Ben Slater of Brisbane has injected himself with a microchip, allowing him to control his technological surroundings with hand gestures. The procedure was undergone in the hopes that the upcoming iPhone 6 will have compatible NFC technology, thus allowing Slater to use the chip to interface with other devices via his smartphone.
In theory, the RFID (radio frequency identification) chip could be used to do whatever an iPhone can do. Come the release of iOS 8, that will include unlocking doors, turning lights on and off, operating sound systems, transferring and saving data, and a slew of other smart-house technologies.

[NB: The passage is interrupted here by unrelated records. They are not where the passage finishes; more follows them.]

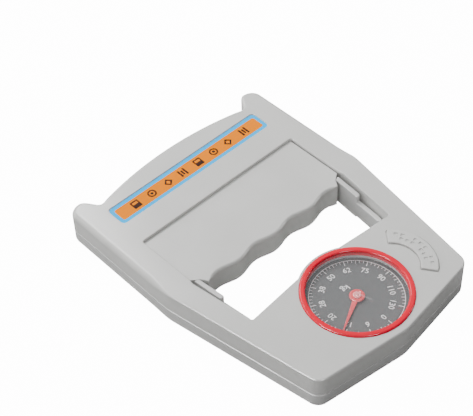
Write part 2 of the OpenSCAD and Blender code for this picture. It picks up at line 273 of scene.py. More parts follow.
def evaluated_mesh(source):
    bpy.context.view_layer.update()
    depsgraph = bpy.context.evaluated_depsgraph_get()
    return bpy.data.meshes.new_from_object(source.evaluated_get(depsgraph))


def boolean(target, tools, operation="DIFFERENCE"):
    """Apply each tool to the target in turn and remove the tools."""
    for tool in tools:
        modifier = target.modifiers.new("b", "BOOLEAN")
        modifier.object = tool
        modifier.operation = operation
        modifier.solver = "MANIFOLD"
        mesh = evaluated_mesh(target)
        target.modifiers.clear()
        old = target.data
        target.data = mesh
        mesh.name = target.name
        bpy.data.meshes.remove(old)
        bpy.data.objects.remove(tool, do_unlink=True)
    return target


def finish(piece, body, material, replaced=(), sharp=32, weld=0.004):
    """Clean the mesh, scale it to metres, shade it, parent it to its body and hide the CAD parts
    it replaces.
    """
    bm = bmesh.new()
    bm.from_mesh(piece.data)
    bmesh.ops.remove_doubles(bm, verts=bm.verts, dist=weld)
    bmesh.ops.dissolve_degenerate(bm, edges=bm.edges, dist=weld / 2)
    bmesh.ops.recalc_face_normals(bm, faces=bm.faces)
    ngons = [f for f in bm.faces if len(f.verts) > 4]
    bmesh.ops.triangulate(bm, faces=ngons, ngon_method="EAR_CLIP")
    bmesh.ops.scale(bm, vec=(MM, MM, MM), verts=bm.verts)
    bm.to_mesh(piece.data)
    bm.free()
    piece.data.shade_smooth()
    piece.data.set_sharp_from_angle(angle=math.radians(sharp))
    weighted = piece.modifiers.new("wn", "WEIGHTED_NORMAL")
    weighted.keep_sharp = True
    weighted.weight = 70
    piece.name = "shown_" + piece.name.split(".")[0]
    piece.data.materials.clear()
    piece.data.materials.append(material)
    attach(piece, body)
    if replaced:
        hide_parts(*replaced)
    return piece


# ---------------------------------------------------------------- shader helpers
def set_inputs(tree, node, inputs):
    """Link the inputs given as sockets and set the others."""
    for key, value in inputs.items():
        if isinstance(value, bpy.types.NodeSocket):
            tree.links.new(value, node.inputs[key])
        else:
            node.inputs[key].default_value = value


def add_node(tree, kind, inputs=None, **settings):
    node = tree.nodes.new(kind)
    for key, value in settings.items():  # settings first, as they choose the active sockets
        setattr(node, key, value)
    set_inputs(tree, node, inputs or {})
    return node


def map_range(tree, value, source, target=(0, 1)):
    return add_node(tree, "ShaderNodeMapRange", {
        "Value": value, "From Min": source[0], "From Max": source[1],
        "To Min": target[0], "To Max": target[1]}).outputs["Result"]


def calculate(tree, operation, a, b, clamp=False):
    return add_node(tree, "ShaderNodeMath", {0: a, 1: b}, operation=operation,
                    use_clamp=clamp).outputs["Value"]


def noise(tree, vector, scale, detail):
    return add_node(tree, "ShaderNodeTexNoise", {
        "Vector": vector, "Scale": scale, "Detail": detail}).outputs["Fac"]


def mix_colour(tree, factor, a, b):
    return add_node(tree, "ShaderNodeMix", {"Factor": factor, "A": a, "B": (*b, 1)},
                    data_type="RGBA").outputs["Result"]


def srgb(*channels):
    """sRGB channels as a linear colour."""
    return tuple(x / 12.92 if x <= 0.04045 else ((x + 0.055) / 1.055) ** 2.4 for x in channels)


# ---------------------------------------------------------------- materials
BUMP_DEPTH = 0.00004    # m
COAT_ROUGHNESS = 0.12
DUST_COLOUR = srgb(0.62, 0.6, 0.57)


def material(name, colour, rough=0.4, metal=0.0, vary=0.05, cloud=45.0, grain=2600.0, bump=0.05,
             streak=None, coat=0.0, spec=0.5, alpha=1.0, wear=0.0, worn=None, dust=0.0, seed=0.0):
    """A surface with cloudy colour, fine grain and optional dust specks and scratches.

    vary: depth of the colour clouds; cloud, grain: noise scales; bump: grain strength;
    streak: grain stretch per axis; wear, worn: scratch amount and colour; dust: speck amount;
    seed: shifts the grain and turns the scratches. Colours are linear.
    """
    new = bpy.data.materials.new(name)
    new.use_nodes = True
    tree = new.node_tree
    coords = add_node(tree, "ShaderNodeTexCoord").outputs["Object"]
    shift = {"Vector": coords, "Location": (seed, seed * 0.37, seed * 0.11)}
    if streak:
        shift["Scale"] = streak
    shifted = add_node(tree, "ShaderNodeMapping", shift).outputs["Vector"]
    clouds = noise(tree, coords, scale=cloud, detail=5)
    grains = noise(tree, shifted, scale=grain, detail=3)

    ramp = add_node(tree, "ShaderNodeValToRGB", {"Fac": clouds})
    dark, bright = ramp.color_ramp.elements
    dark.position = 0.3
    dark.color = (*[x * (1 - vary) for x in colour], 1)
    bright.position = 0.72
    bright.color = (*[min(1, x * (1 + vary * 0.6)) for x in colour], 1)
    base = ramp.outputs["Color"]
    if dust > 0:
        specks = noise(tree, coords, scale=700, detail=6)
        amount = map_range(tree, specks, source=(0.58, 0.8), target=(0, dust))
        base = mix_colour(tree, amount, base, DUST_COLOUR)
    if wear > 0:
        # Scratches are the cell edges of a stretched pattern, shown only in bright clouds
        stretched = add_node(tree, "ShaderNodeMapping", {
            "Vector": coords, "Scale": (1.0, 0.16, 1.0), "Rotation": (0, 0, 0.5 + seed)})
        cells = add_node(tree, "ShaderNodeTexVoronoi", {
            "Vector": stretched.outputs["Vector"], "Scale": 85}, feature="DISTANCE_TO_EDGE")
        scratches = map_range(tree, cells.outputs["Distance"], source=(0, 0.012), target=(wear, 0))
        patches = map_range(tree, clouds, source=(0.55, 0.7))
        base = mix_colour(tree, calculate(tree, "MULTIPLY", scratches, patches), base, worn)

    bumps = add_node(tree, "ShaderNodeBump", {
        "Strength": bump, "Distance": BUMP_DEPTH, "Height": grains})
    set_inputs(tree, tree.nodes["Principled BSDF"], {
        "Base Color": base,
        "Roughness": map_range(tree, grains if streak else clouds, source=(0.3, 0.7),
                               target=(max(0.02, rough * 0.82), min(1, rough * 1.2))),
        "Normal": bumps.outputs["Normal"],
        "Metallic": metal,
        "Specular IOR Level": spec,
        "Coat Weight": coat,
        "Coat Roughness": COAT_ROUGHNESS,
        "Alpha": alpha,
    })
    return new


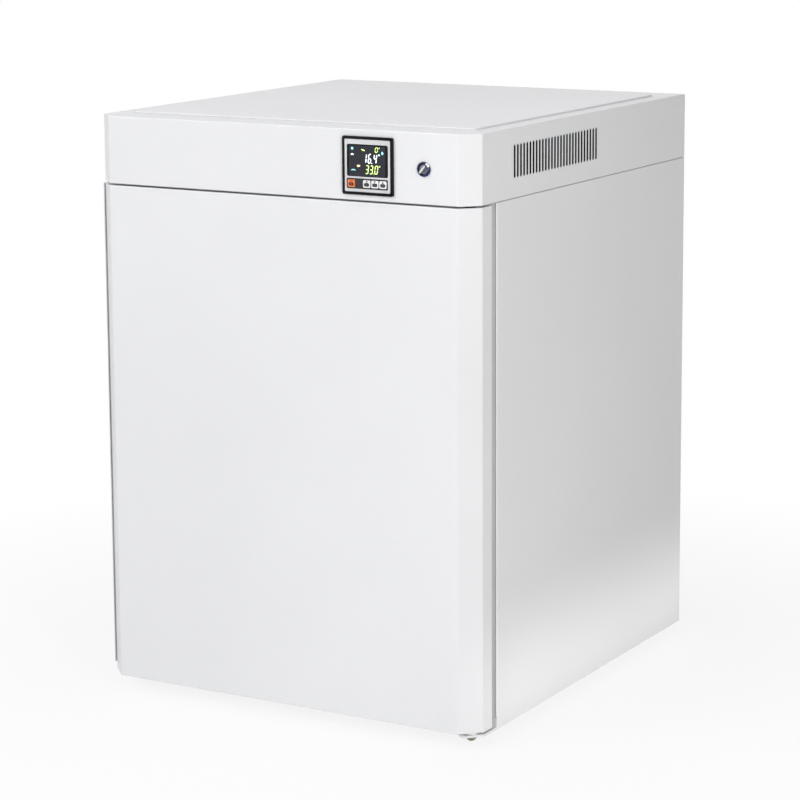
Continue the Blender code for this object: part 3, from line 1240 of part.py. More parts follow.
def controller():
    """Square panel controller: case, bezel, silver face, window and four keys."""
    centre = (CONTROLLER_X, CONTROL_Z)
    front = -FIT - CONTROLLER_PROUD
    half = CONTROLLER_SIZE / 2
    opening = half - BEZEL_WIDTH
    hole = rounded(opening, opening, 1.5, centre)
    bezel = plate(rounded(half, half, 2.5, centre), "Y", front, -FIT, [hole])
    beyond = opening + BEZEL_WIDTH / 2
    round_edges(bezel, lambda a, b: max(a.y, b.y) < front + 0.1
                and max(abs(a.x - CONTROLLER_X), abs(a.z - CONTROL_Z)) > beyond
                and max(abs(b.x - CONTROLLER_X), abs(b.z - CONTROL_Z)) > beyond, 0.6, 1)
    add("controller_bezel", bezel, "black_plastic")
    face_half = opening - FIT
    face_front = front + BEZEL_STEP
    face_back = face_front + FACE_SHEET
    window_centre = (CONTROLLER_X, CONTROL_Z + WINDOW_RISE)
    half_u, half_v = WINDOW_WIDTH / 2, WINDOW_HEIGHT / 2
    key_z = CONTROL_Z - KEY_DROP
    key_u, key_v = KEY_WIDTH / 2, KEY_HEIGHT / 2
    holes = [rounded(half_u, half_v, 2.5, window_centre)]
    for shift in KEY_PLACES.values():
        place = (CONTROLLER_X + shift, key_z)
        holes.append(rounded(key_u + FIT, key_v + FIT, 1.6, place, 2))
    face = plate(rounded(face_half, face_half, 1.2, centre), "Y", face_front, face_back, holes)
    add("controller_face", face, "silver_plastic")
    pane = rounded(half_u - FIT, half_v - FIT, 2.2, window_centre)
    add("controller_window", plate(pane, "Y", face_front - 0.2, face_back), "dark_window")
    for name, shift in KEY_PLACES.items():
        place = (CONTROLLER_X + shift, key_z)
        cap = plate(rounded(key_u, key_v, 1.4, place, 2), "Y", face_front - KEY_PROUD,
                    -FIT - KEY_TRAVEL)
        finish = "orange_plastic" if name == "key_set" else "white_plastic"
        add(name, cap, finish, (place[0], 0, place[1]))
    body_half = CONTROLLER_BODY / 2
    body = plate(rounded(body_half, body_half, 1.5, centre), "Y", 0.0, CONTROLLER_BODY_DEPTH)
    add("controller_body", body, "black_plastic")


def power_switch():
    """Chromed rotary switch: fixed bezel with its barrel and nut, turning core with a grip bar."""
    centre = (SWITCH_X, 0, CONTROL_Z)
    seat = -FIT
    front = seat - SWITCH_PROUD
    bore = SWITCH_CORE_RADIUS + FIT
    deep = SWITCH_DEPTH - SWITCH_BACK_WALL
    nut = HEADER_SHEET + FIT
    nut_end = nut + SWITCH_NUT_HEIGHT
    wide, barrel, across_nut = SWITCH_RADIUS, SWITCH_BARREL_RADIUS, SWITCH_NUT_RADIUS
    ring = [(0, deep), (bore, deep), (bore, front + 0.6), (bore + 0.5, front),
            (wide - 1.2, front), (wide, front + 1.2), (wide, seat), (barrel, seat), (barrel, nut),
            (across_nut, nut), (across_nut, nut_end), (barrel, nut_end), (barrel, SWITCH_DEPTH),
            (0, SWITCH_DEPTH)]
    add("power_switch_bezel", lathe(ring, "Y", centre, 20), "chrome", smooth=True)
    core_front = front + SWITCH_CORE_STEP
    core_back = deep - FIT
    radius = SWITCH_CORE_RADIUS
    core = [(0, core_front), (radius - 0.6, core_front), (radius, core_front + 0.6),
            (radius, core_back), (0, core_back)]
    knob = add("power_switch_knob", lathe(core, "Y", centre), "chrome", centre, True)
    tilt = math.radians(SWITCH_ANGLE)
    along = Vector((math.sin(tilt), math.cos(tilt))) * (radius - 0.5)
    across = Vector((math.cos(tilt), -math.sin(tilt))) * SWITCH_BAR_WIDTH / 2
    corners = [along * a + across * b for a, b in ((-1, -1), (1, -1), (1, 1), (-1, 1))]
    outline = [(SWITCH_X + p.x, CONTROL_Z + p.y) for p in corners]
    join(knob, plate(outline, "Y", front - SWITCH_BAR_PROUD + FIT, core_front + 1))


def finishes():
    """Colours read from the photograph, with plain values for what it does not show."""
    material("white_paint", (0.83, 0.83, 0.85), 0.35)
    material("grey_plastic", (0.52, 0.53, 0.53), 0.5)
    material("black_plastic", (0.03, 0.03, 0.035), 0.45)
    material("silver_plastic", (0.62, 0.62, 0.64), 0.35, 0.4)
    material("white_plastic", (0.8, 0.8, 0.79), 0.4)
    material("orange_plastic", (0.85, 0.25, 0.05), 0.4)
    material("red_plastic", (0.6, 0.03, 0.03), 0.4)
    material("dark_window", (0.02, 0.03, 0.06), 0.1)
    material("black_rubber", (0.03, 0.03, 0.03), 0.8)
    material("grey_rubber", (0.42, 0.43, 0.44), 0.7)
    material("white_rubber", (0.75, 0.75, 0.73), 0.6)
    material("foam", (0.8, 0.76, 0.6), 0.95)
    material("stainless", (0.6, 0.6, 0.6), 0.3, 1.0)
    material("zinc_steel", (0.55, 0.56, 0.58), 0.4, 1.0)
    material("aluminium", (0.7, 0.7, 0.71), 0.4, 1.0)
    material("chrome", (0.8, 0.8, 0.82), 0.1, 1.0)
    material("brass", (0.65, 0.5, 0.2), 0.35, 1.0)
    material("glass", (0.8, 0.9, 0.88), 0.05, alpha=0.3)


def build():
    """Clear the scene, make every piece and stand the object centred on the floor."""
    for old in list(bpy.data.objects):
        bpy.data.objects.remove(old, do_unlink=True)
    root = bpy.data.objects.new("incubator", None)
    bpy.context.scene.collection.objects.link(root)
    root.location = (-(LEFT_MOST + RIGHT_MOST) / 2 * MM, -(FRONT_MOST + BACK_MOST) / 2 * MM, 0.0)
    finishes()
    for make in (cabinet_case, back_panel, front_frame, header_housing, header_floor, top_cover,
                 header_back, header_screws, feet, chamber_liner, water_tank, insulation,
                 immersion_heater, sensors, duct_cover, fan, shelf_racks, shelves, door_skin,
                 door_insulation, door_liner, door_gasket, door_grip, hinges, inner_door, filler,
                 overflow_pipe, drain_valve, mains_inlet, heat_sink, controller, power_switch):
        make()


build()
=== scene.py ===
"""Looks of the water-jacketed incubator: finishes, display, small fasteners, light and camera.

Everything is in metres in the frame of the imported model: -Y is the front, +X the right-hand
side and +Z up. Sizes that are easier to read in millimetres are multiplied by MM.
"""
import math

import bmesh
import bpy
from mathutils import Matrix, Vector

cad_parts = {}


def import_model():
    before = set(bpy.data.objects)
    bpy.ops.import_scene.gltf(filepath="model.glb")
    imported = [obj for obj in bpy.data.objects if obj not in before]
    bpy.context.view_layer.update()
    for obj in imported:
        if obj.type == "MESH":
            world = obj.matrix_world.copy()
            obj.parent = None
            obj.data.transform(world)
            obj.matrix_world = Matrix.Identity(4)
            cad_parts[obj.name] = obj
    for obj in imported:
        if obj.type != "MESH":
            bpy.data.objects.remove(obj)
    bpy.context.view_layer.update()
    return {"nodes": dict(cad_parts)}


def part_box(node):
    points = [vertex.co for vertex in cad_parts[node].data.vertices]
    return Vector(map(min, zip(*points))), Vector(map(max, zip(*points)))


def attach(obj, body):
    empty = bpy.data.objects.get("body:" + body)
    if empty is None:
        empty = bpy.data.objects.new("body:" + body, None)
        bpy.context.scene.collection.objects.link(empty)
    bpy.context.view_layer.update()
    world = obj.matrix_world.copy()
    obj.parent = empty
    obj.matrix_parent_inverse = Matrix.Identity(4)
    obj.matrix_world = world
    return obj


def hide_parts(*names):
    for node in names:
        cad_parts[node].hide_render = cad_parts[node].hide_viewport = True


MM = 0.001
SHARP_ANGLE = math.radians(32)  # edges that turn by more than this stay crisp

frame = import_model()
scene = bpy.context.scene

# Camera, solved from the cabinet's corners in the photograph
CAMERA_AZIMUTH = 30.07
CAMERA_ELEVATION = 9.45
CAMERA_ROLL = -0.35
CAMERA_PLACE = (1.8118, -3.1494, 1.1046)
CAMERA_LENS = 121.5
CAMERA_SHIFT = -0.125


# Node trees

def node(tree, kind, *links, **settings):
    """Add a node; links are (socket name or number, value or output) pairs."""
    made = tree.nodes.new(kind)
    for key, value in settings.items():
        setattr(made, key, value)
    for socket, value in links:
        if isinstance(value, bpy.types.NodeSocket):
            tree.links.new(value, made.inputs[socket])
        else:
            made.inputs[socket].default_value = value
    return made


def calc(tree, operation, first, second=0.0):
    """A math node's result."""
    return node(tree, "ShaderNodeMath", (0, first), (1, second), operation=operation).outputs[0]


def spread(tree, value, low, high, to_low=0.0, to_high=1.0):
    """Stretch a value from one range to another, clamped."""
    made = node(tree, "ShaderNodeMapRange", ("Value", value), ("From Min", low),
                ("From Max", high), ("To Min", to_low), ("To Max", to_high))
    return made.outputs["Result"]


def blend_colour(tree, factor, first, second):
    """Mix two colours, each a value or an output."""
    made = node(tree, "ShaderNodeMix", ("Factor", factor), data_type="RGBA")
    for socket, value in ((made.inputs[6], first), (made.inputs[7], second)):
        if isinstance(value, bpy.types.NodeSocket):
            tree.links.new(value, socket)
        else:
            socket.default_value = (*value[:3], 1.0)
    return made.outputs[2]


def place(tree, scale=(1.0, 1.0, 1.0)):
    """Object coordinates, stretched along each axis."""
    coords = node(tree, "ShaderNodeTexCoord").outputs["Object"]
    return node(tree, "ShaderNodeMapping", ("Vector", coords), ("Scale", scale)).outputs[0]


def noise(tree, vector, scale, detail=3.0, rough=0.5):
    """Noise from 0 to 1."""
    made = node(tree, "ShaderNodeTexNoise", ("Vector", vector), ("Scale", scale),
                ("Detail", detail), ("Roughness", rough))
    return made.outputs["Fac"]


def cells(tree, vector, scale):
    """Distance to the middle of the nearest of many small cells."""
    made = node(tree, "ShaderNodeTexVoronoi", ("Vector", vector), ("Scale", scale))
    return made.outputs["Distance"]


def shades(colour, darker, lighter, lift=0.0):
    """A darker and a lighter shade of a colour, the lighter one lifted too."""
    return (tuple(c * darker for c in colour),
            tuple(min(c * lighter + lift, 1.0) for c in colour))


def facing_up(tree):
    """Height of the surface's normal: 1 looks up, -1 looks down."""
    normal = node(tree, "ShaderNodeNewGeometry").outputs["Normal"]
    return node(tree, "ShaderNodeSeparateXYZ", (0, normal)).outputs["Z"]


def bump(tree, height, distance, strength=1.0, normal=None):
    """Bump from a height; distance is in metres."""
    links = [("Height", height), ("Distance", distance), ("Strength", strength)]
    if normal is not None:
        links.append(("Normal", normal))
    return node(tree, "ShaderNodeBump", *links).outputs["Normal"]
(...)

Slater even hopes to one day be able to activate his car’s ignition without the use of a key.
Will it work?
The technology certainly exists. All the chip itself needs to do is send a signal to a phone, which then does all of the leg-work of communicating with the other devices. Phones can already control a wide variety of household appliances, so the potential applications extend to whatever products are available. Right now that list isn’t exactly long, but its growth is picking up speed every year.
“Biohacking” has been increasing in popularity since 2004 when the US Food and Drug Administration approved marketing of human microchip implants, ostensibly for medical ID, much like how it is used in pets.
Generally, biohackers have used these RFID implants primarily for storing data, but the prospect of being a techno-sorcerer with control of a house full of gadgets and gizmos is far more appealing.
The problem with the story as it stands right now is that Slater did this in the hope that it will work, without actually having any way to implement his plans until the iPhone 6 debuts with NFC compatibility.
No worries, mate?
Apart from the obvious issues of bodily rejection and infection, RFID implants have been met by heavy resistance by some.
Religious extremists have gone as far as to refer to them as “the mark of the beast”, while others are more-understandably worried over the implications for personal tracking and security.
In theory, it should be safe. RFID chips have no power source; they are only activated by RFID and NFC devices and can be locked with security permissions.
That means they can’t be made to constantly emit signals wherever you go, or be accessed by any old schmuck with a compatible gadget.
Jedi party tricks
Concerns aside, the potential to control your house with your hand is exciting, to say the least. You could bandy-about words like “inhuman” and “cyborg”, but by the same token you could call it ‘enhancement’ or ‘flipping awesome’.
Unfortunately, with the tech being in such early stages it’s unlikely to be too useful just yet. As much as the idea of waving a hand to unlock a door, or miming an ignition key turn to activate a car appeals to us, it’ll probably be a few years yet before Mr Slater’s dream comes in to full fruition.
In the meantime, at the very least, he’ll have a cool trick or two up his sleeve when unsuspecting party guests turn up for dinner.